* [Task directions] Below are the entries; output exactly the lines from the one containing "# The box of the visual model is measured." through the final line, inclusive.

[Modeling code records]
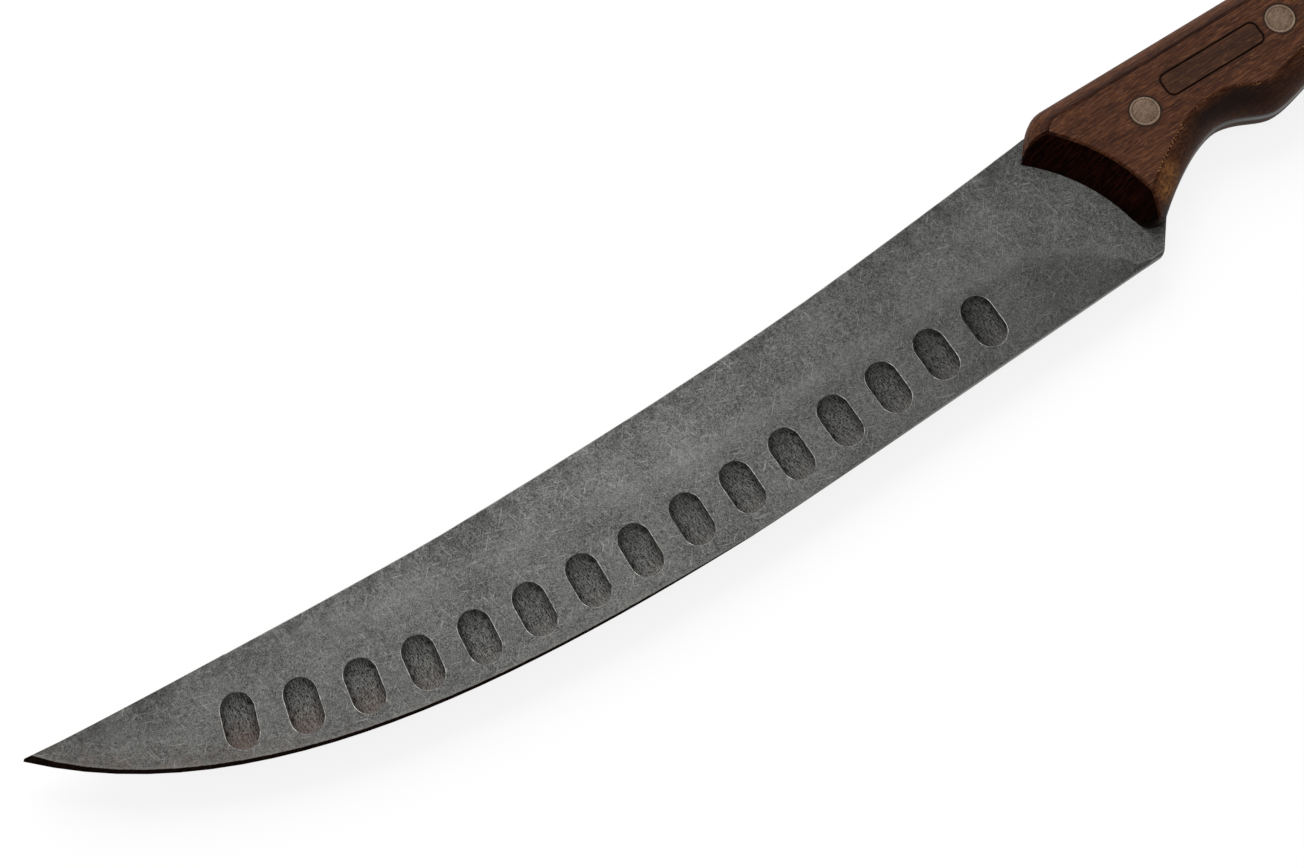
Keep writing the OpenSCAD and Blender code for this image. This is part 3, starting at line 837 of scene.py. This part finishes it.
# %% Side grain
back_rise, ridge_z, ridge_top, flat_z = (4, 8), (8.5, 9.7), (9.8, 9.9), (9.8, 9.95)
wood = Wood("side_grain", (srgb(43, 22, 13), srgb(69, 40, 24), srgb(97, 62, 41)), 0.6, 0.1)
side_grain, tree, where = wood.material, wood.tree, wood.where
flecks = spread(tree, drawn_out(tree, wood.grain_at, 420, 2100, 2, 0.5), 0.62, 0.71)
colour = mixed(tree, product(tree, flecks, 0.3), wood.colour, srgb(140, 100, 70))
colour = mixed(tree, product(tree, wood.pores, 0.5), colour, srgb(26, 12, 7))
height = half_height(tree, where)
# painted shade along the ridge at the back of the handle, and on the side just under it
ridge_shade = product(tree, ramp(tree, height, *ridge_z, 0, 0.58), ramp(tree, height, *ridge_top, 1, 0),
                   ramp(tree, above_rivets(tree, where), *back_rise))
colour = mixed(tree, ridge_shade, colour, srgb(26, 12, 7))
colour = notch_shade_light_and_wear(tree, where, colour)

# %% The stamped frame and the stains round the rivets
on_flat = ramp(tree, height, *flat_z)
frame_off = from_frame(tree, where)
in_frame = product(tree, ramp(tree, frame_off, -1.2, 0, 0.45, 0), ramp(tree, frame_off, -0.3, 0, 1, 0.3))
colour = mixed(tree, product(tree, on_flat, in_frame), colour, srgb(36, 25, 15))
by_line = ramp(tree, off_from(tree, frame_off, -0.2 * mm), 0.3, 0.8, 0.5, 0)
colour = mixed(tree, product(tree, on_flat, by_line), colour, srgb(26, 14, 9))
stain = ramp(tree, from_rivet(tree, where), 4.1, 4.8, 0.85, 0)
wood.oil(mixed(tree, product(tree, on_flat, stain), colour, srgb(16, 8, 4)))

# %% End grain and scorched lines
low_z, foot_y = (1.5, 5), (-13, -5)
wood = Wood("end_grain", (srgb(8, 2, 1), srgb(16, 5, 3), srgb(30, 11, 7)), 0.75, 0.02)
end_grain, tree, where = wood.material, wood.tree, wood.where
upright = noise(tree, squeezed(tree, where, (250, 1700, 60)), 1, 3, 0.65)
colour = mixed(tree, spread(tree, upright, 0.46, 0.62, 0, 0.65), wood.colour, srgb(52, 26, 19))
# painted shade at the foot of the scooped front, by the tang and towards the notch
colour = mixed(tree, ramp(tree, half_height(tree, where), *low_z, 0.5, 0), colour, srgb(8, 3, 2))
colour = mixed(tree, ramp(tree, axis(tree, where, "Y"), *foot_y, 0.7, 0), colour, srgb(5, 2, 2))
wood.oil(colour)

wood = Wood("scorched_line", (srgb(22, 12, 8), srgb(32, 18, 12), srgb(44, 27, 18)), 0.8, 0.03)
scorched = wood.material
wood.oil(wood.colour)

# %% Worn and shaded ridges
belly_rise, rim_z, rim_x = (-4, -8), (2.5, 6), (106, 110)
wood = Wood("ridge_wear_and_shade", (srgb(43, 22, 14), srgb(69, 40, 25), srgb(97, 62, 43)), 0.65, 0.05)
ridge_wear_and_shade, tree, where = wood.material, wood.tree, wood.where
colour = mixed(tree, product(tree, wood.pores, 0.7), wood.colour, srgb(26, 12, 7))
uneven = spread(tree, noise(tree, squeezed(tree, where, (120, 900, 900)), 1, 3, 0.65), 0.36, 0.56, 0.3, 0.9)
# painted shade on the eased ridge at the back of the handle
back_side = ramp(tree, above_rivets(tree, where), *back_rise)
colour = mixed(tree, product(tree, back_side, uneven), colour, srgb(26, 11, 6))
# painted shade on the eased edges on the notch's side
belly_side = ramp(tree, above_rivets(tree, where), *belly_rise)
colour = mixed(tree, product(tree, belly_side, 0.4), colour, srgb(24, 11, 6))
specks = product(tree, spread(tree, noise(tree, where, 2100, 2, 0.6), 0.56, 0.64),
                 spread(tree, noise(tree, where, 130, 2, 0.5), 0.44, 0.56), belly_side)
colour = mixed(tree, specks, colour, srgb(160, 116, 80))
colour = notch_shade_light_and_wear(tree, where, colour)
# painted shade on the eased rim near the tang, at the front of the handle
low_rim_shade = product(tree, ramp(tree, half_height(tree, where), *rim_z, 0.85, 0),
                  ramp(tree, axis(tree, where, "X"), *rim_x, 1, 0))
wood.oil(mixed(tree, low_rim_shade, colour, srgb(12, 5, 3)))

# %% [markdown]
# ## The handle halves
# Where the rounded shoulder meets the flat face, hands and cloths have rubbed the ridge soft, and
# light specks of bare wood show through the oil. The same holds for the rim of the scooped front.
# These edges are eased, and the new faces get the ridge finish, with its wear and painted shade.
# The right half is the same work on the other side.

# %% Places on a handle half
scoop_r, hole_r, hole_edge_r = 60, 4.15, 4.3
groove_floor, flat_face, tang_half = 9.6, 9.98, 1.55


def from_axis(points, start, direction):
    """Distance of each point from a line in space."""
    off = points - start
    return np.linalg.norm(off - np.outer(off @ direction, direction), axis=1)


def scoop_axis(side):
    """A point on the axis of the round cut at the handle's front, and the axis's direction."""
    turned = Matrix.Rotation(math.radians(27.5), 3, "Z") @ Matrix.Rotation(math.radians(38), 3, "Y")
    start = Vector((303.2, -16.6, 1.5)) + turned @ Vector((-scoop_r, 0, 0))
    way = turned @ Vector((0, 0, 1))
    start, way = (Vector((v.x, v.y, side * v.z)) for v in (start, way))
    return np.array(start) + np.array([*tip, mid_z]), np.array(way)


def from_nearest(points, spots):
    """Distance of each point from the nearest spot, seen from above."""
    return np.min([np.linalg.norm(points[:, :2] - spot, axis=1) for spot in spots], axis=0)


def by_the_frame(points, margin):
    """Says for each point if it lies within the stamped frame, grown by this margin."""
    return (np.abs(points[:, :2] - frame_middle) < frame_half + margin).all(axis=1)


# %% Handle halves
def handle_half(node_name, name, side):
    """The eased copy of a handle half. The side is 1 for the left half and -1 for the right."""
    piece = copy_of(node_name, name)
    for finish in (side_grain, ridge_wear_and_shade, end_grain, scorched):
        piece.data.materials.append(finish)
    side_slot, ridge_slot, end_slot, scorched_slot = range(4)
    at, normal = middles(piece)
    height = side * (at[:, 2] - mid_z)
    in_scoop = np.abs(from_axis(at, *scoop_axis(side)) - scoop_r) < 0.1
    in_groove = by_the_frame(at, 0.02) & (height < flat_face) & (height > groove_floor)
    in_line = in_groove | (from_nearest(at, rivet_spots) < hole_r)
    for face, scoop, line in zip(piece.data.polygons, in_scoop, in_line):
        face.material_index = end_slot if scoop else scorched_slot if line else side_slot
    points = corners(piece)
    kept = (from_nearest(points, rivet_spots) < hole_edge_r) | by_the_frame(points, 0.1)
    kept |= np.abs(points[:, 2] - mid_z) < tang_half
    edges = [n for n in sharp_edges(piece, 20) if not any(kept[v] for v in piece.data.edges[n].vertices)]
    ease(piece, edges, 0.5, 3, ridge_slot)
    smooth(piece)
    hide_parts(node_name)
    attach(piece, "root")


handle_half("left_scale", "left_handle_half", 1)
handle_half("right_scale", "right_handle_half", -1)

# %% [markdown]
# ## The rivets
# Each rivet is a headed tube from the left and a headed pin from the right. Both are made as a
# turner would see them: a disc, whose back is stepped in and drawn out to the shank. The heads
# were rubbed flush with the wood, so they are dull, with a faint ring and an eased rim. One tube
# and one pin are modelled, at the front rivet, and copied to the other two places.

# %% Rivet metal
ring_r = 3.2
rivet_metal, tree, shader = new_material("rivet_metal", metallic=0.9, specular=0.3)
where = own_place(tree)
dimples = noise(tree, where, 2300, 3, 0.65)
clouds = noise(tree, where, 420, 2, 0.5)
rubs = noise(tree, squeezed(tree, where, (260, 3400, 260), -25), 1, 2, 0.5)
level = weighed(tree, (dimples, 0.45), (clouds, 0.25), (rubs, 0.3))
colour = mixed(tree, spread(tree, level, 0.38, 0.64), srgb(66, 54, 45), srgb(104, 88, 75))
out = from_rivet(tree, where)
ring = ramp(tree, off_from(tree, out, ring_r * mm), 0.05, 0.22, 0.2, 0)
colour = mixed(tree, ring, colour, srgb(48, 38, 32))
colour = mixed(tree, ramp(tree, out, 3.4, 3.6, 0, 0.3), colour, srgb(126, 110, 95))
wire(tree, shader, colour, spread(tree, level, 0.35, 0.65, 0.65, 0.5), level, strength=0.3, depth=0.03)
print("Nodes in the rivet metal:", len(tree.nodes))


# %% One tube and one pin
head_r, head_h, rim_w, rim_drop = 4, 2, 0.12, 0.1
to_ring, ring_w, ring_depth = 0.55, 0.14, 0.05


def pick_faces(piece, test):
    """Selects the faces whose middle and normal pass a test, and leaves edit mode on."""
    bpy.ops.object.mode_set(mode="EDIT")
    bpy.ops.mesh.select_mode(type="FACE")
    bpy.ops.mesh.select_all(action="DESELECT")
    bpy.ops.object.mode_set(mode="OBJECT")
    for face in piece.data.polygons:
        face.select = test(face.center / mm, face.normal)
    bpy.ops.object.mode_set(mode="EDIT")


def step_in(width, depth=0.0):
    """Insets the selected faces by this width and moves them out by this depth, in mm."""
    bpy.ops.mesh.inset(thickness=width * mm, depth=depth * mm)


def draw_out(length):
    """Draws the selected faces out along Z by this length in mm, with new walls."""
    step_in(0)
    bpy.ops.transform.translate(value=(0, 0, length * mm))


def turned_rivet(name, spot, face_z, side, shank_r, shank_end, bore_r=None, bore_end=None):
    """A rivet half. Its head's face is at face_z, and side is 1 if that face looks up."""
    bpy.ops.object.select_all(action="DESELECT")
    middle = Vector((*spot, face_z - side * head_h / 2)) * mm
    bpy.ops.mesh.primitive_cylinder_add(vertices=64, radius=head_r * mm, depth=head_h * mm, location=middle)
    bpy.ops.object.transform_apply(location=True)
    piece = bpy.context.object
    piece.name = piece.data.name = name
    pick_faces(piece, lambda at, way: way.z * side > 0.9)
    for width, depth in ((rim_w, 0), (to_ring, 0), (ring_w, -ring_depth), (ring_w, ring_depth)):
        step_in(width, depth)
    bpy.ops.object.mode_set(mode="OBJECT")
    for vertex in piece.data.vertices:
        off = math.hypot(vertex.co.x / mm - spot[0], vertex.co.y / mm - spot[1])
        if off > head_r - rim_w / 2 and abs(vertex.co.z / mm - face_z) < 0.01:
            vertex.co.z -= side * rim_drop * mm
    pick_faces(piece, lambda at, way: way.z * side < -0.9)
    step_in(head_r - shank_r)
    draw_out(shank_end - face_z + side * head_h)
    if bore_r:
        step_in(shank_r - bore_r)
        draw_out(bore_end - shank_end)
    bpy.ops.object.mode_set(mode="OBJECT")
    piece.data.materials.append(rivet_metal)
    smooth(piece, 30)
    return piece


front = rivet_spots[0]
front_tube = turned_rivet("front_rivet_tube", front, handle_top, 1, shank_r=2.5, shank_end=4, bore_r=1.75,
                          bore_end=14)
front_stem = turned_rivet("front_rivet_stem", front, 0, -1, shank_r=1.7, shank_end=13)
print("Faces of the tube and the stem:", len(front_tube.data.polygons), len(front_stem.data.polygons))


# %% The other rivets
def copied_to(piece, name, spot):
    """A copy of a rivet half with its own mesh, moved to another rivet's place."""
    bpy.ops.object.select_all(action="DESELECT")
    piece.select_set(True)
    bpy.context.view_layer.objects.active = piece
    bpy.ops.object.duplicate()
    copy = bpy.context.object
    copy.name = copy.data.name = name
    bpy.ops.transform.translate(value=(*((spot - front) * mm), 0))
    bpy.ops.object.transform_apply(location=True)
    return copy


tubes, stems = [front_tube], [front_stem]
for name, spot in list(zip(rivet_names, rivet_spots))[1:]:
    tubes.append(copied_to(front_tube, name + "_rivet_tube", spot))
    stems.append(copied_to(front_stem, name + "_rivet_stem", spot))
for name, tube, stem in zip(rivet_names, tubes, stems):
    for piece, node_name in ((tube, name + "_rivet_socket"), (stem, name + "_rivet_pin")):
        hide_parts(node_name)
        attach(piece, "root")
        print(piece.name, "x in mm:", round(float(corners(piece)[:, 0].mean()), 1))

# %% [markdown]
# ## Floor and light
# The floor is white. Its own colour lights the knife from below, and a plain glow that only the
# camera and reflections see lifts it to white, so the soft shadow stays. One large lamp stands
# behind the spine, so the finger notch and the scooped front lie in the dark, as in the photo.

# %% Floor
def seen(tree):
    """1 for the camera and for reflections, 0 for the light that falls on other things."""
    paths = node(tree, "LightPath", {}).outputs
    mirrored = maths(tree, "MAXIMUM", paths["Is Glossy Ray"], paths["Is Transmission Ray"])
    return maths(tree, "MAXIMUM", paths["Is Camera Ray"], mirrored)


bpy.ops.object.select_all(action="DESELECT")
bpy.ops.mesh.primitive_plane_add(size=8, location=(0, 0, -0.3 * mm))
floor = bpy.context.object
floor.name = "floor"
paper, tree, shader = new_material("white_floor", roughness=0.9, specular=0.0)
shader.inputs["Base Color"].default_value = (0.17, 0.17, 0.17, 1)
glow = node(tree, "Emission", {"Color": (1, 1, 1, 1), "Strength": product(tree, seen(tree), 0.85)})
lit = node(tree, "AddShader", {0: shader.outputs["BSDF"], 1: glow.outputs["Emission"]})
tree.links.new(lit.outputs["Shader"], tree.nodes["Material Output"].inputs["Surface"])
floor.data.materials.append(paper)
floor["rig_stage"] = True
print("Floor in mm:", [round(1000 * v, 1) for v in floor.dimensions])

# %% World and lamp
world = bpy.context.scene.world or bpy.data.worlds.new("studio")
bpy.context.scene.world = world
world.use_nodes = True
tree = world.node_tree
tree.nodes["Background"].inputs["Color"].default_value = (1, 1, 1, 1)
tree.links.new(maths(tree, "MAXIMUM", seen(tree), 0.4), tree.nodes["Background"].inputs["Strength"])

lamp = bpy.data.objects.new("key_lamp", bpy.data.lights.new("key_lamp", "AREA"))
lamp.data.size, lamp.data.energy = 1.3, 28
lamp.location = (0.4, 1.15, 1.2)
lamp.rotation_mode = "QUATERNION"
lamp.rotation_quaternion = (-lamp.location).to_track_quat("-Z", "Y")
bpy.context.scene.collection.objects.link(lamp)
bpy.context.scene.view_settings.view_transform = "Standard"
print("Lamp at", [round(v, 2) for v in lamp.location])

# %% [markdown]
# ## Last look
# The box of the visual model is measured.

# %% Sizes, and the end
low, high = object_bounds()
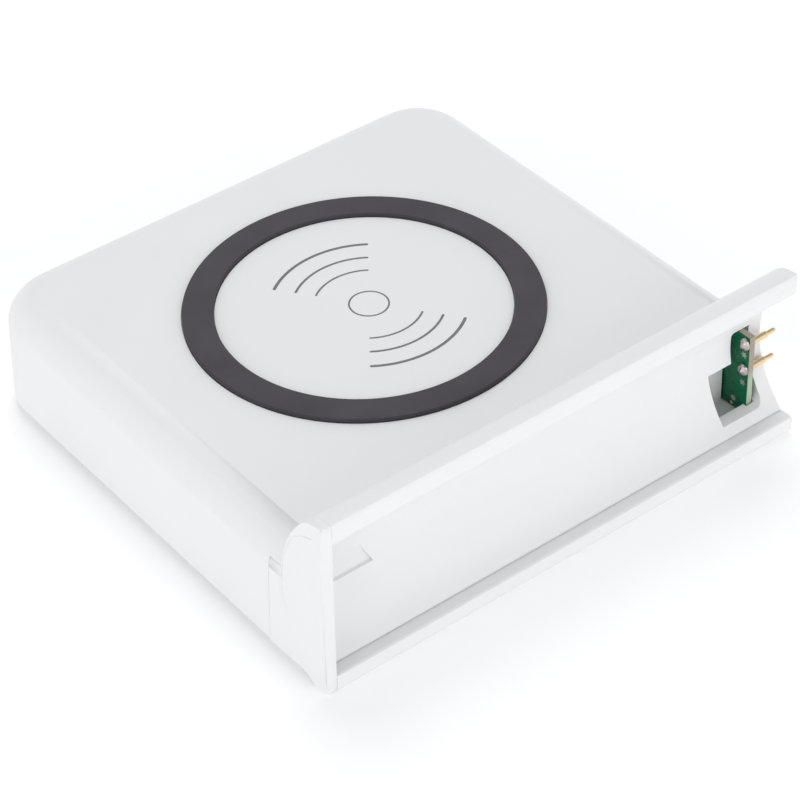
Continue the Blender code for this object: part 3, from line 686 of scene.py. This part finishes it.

* [Exercise output]
# The box of the visual model is measured.

# %% Sizes, and the end
low, high = object_bounds()
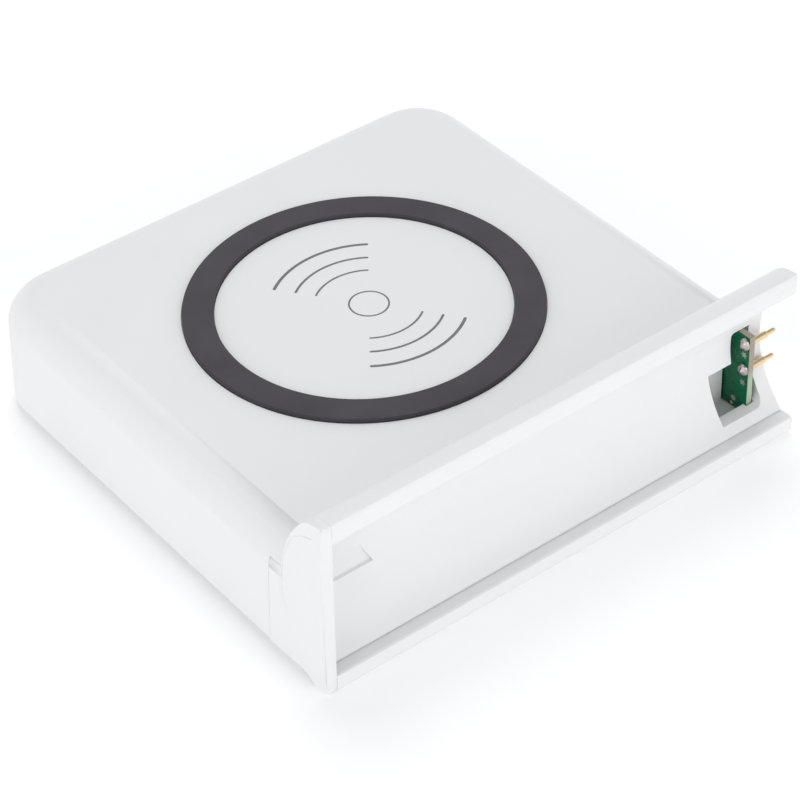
Continue the Blender code for this object: part 3, from line 686 of scene.py. This part finishes it.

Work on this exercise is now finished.